(Material for this task)
>>>

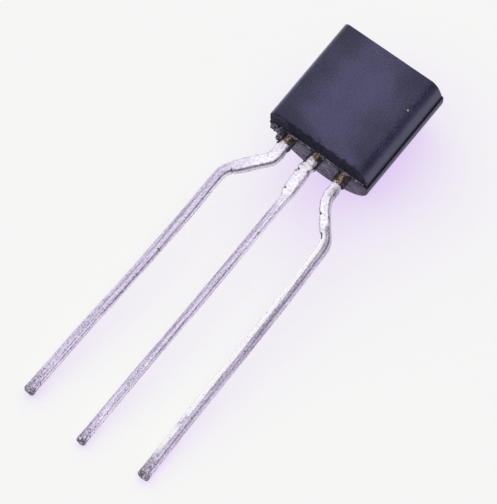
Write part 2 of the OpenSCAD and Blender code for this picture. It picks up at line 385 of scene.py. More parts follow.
def resin_finish():
    """Matt moulding compound: fine spark-eroded grain, faint clouds, and painted shade, darkest at
    the lead end.
    """
    material, net, where = new_finish("moulded resin")
    x, y, z = net.parts(where)
    grain = net.noise(where, 17.0, 3.0, 0.65)
    clouds = net.noise(where, 0.9, 3.0, 0.5)
    # painted light and shade: palest along a line up the face, darker toward its sides and ends, and
    # the walls painted lighter than the face
    palest = net.ramp(z, -2.2, -1.5, 0.9, -0.05)
    sides = net.ramp(net.gap(x, palest), 0.35, BODY_WIDTH / 2 - 0.45, 0.80, 0.22)
    ends = net.ramp(net.gap(z, -0.1), 1.0, BODY_HEIGHT / 2 - 0.1, 0.0, 0.22)
    face_tone = net.minus(sides, ends)
    wall_tone = net.ramp(x, -1.0, 1.0, 1.0, 0.85)
    tone = net.toward(wall_tone, face_tone, net.fall(y, -0.95, -0.6))
    share = net.plus(net.swing(grain, 3.0), net.swing(clouds, 0.9), tone)
    colour = net.mix(net.math("MULTIPLY", share, 1.0, clamp=True), *RESIN_COLOURS)
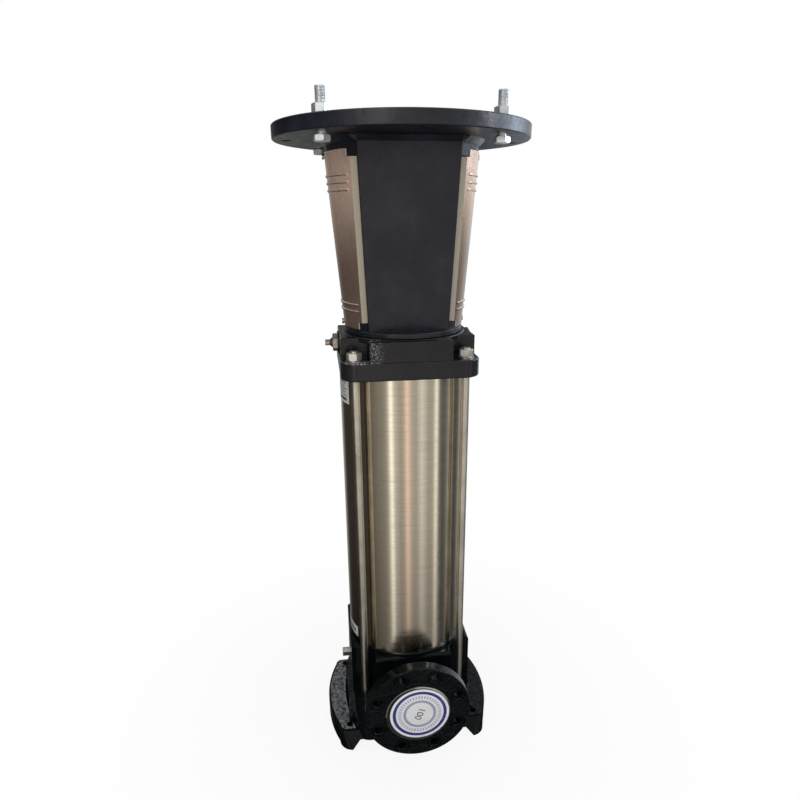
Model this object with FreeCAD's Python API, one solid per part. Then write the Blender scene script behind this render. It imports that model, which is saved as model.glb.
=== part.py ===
import FreeCAD, Part
import math
import os
from FreeCAD import Vector

# Vertical multistage pump with two opposed flanged ports. All sizes in millimetres.
# Origin: middle of the feet's bearing face. +Z up along the shaft, inlet port towards -Y.

# Ports
port_height = 140.0
port_reach = 190.0
port_flange_dia = 220.0
port_flange_thick = 24.0
port_bore_dia = 100.0
port_bolt_edge = 20.0
port_bolt_count = 8
port_bolt_hole = 18.0
port_spot_dia = 33.0
port_spot_depth = 1.5
port_neck_clear = 0.5
water_wall = 12.0
flange_chamfer = 1.5

# Base casting
base_half = 129.0
base_corner = 35.0
base_top = 232.0
base_recess = 20.0
recess_half = 119.0
recess_slope = 17.0
base_floor = 12.0
collar_height = 5.6
notch_radius = 38.0
notch_clear = 2.5
base_round = 7.0
lug_top = 130.0
flank_rise = 34.0
riser_top = 204.0
riser_seat = 12.0

# Feet
foot_spacing_x = 280.0
foot_spacing_y = 199.0
foot_hole_dia = 14.0
foot_height = 43.0
foot_reach_mid = 184.0
foot_reach_end = 163.0
foot_end_top = 117.0
foot_end_flare = 14.0
foot_corner = 13.0
foot_corner_low = 30.0
foot_edge_drop = 3.0
foot_pad_inset = 4.0
pad_inner_mid = 145.0
pad_inner_end = 127.0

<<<

(Your instructions) Exactly reproduce every line of the data above.

(Complete output)
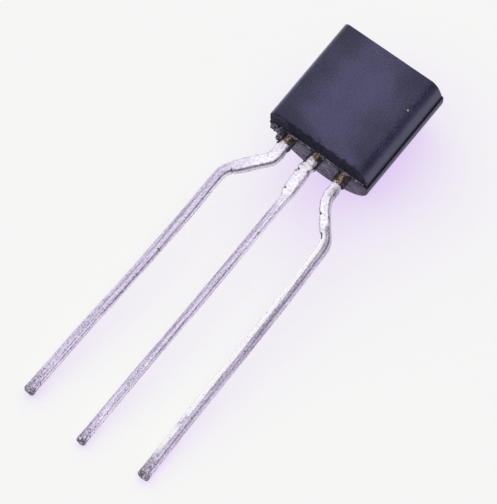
Write part 2 of the OpenSCAD and Blender code for this picture. It picks up at line 385 of scene.py. More parts follow.
def resin_finish():
    """Matt moulding compound: fine spark-eroded grain, faint clouds, and painted shade, darkest at
    the lead end.
    """
    material, net, where = new_finish("moulded resin")
    x, y, z = net.parts(where)
    grain = net.noise(where, 17.0, 3.0, 0.65)
    clouds = net.noise(where, 0.9, 3.0, 0.5)
    # painted light and shade: palest along a line up the face, darker toward its sides and ends, and
    # the walls painted lighter than the face
    palest = net.ramp(z, -2.2, -1.5, 0.9, -0.05)
    sides = net.ramp(net.gap(x, palest), 0.35, BODY_WIDTH / 2 - 0.45, 0.80, 0.22)
    ends = net.ramp(net.gap(z, -0.1), 1.0, BODY_HEIGHT / 2 - 0.1, 0.0, 0.22)
    face_tone = net.minus(sides, ends)
    wall_tone = net.ramp(x, -1.0, 1.0, 1.0, 0.85)
    tone = net.toward(wall_tone, face_tone, net.fall(y, -0.95, -0.6))
    share = net.plus(net.swing(grain, 3.0), net.swing(clouds, 0.9), tone)
    colour = net.mix(net.math("MULTIPLY", share, 1.0, clamp=True), *RESIN_COLOURS)
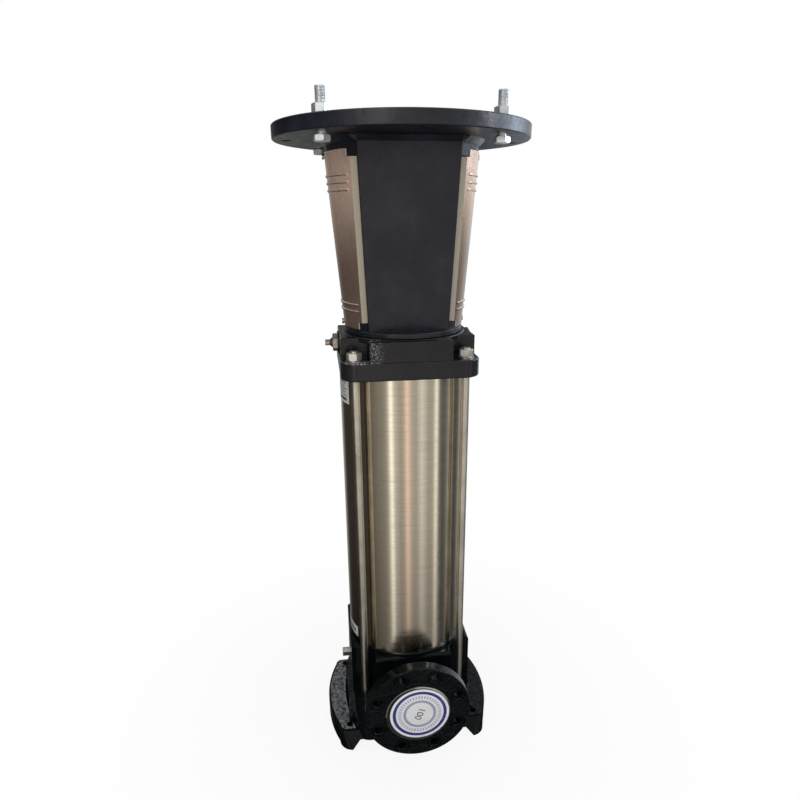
Model this object with FreeCAD's Python API, one solid per part. Then write the Blender scene script behind this render. It imports that model, which is saved as model.glb.
=== part.py ===
import FreeCAD, Part
import math
import os
from FreeCAD import Vector

# Vertical multistage pump with two opposed flanged ports. All sizes in millimetres.
# Origin: middle of the feet's bearing face. +Z up along the shaft, inlet port towards -Y.

# Ports
port_height = 140.0
port_reach = 190.0
port_flange_dia = 220.0
port_flange_thick = 24.0
port_bore_dia = 100.0
port_bolt_edge = 20.0
port_bolt_count = 8
port_bolt_hole = 18.0
port_spot_dia = 33.0
port_spot_depth = 1.5
port_neck_clear = 0.5
water_wall = 12.0
flange_chamfer = 1.5

# Base casting
base_half = 129.0
base_corner = 35.0
base_top = 232.0
base_recess = 20.0
recess_half = 119.0
recess_slope = 17.0
base_floor = 12.0
collar_height = 5.6
notch_radius = 38.0
notch_clear = 2.5
base_round = 7.0
lug_top = 130.0
flank_rise = 34.0
riser_top = 204.0
riser_seat = 12.0

# Feet
foot_spacing_x = 280.0
foot_spacing_y = 199.0
foot_hole_dia = 14.0
foot_height = 43.0
foot_reach_mid = 184.0
foot_reach_end = 163.0
foot_end_top = 117.0
foot_end_flare = 14.0
foot_corner = 13.0
foot_corner_low = 30.0
foot_edge_drop = 3.0
foot_pad_inset = 4.0
pad_inner_mid = 145.0
pad_inner_end = 127.0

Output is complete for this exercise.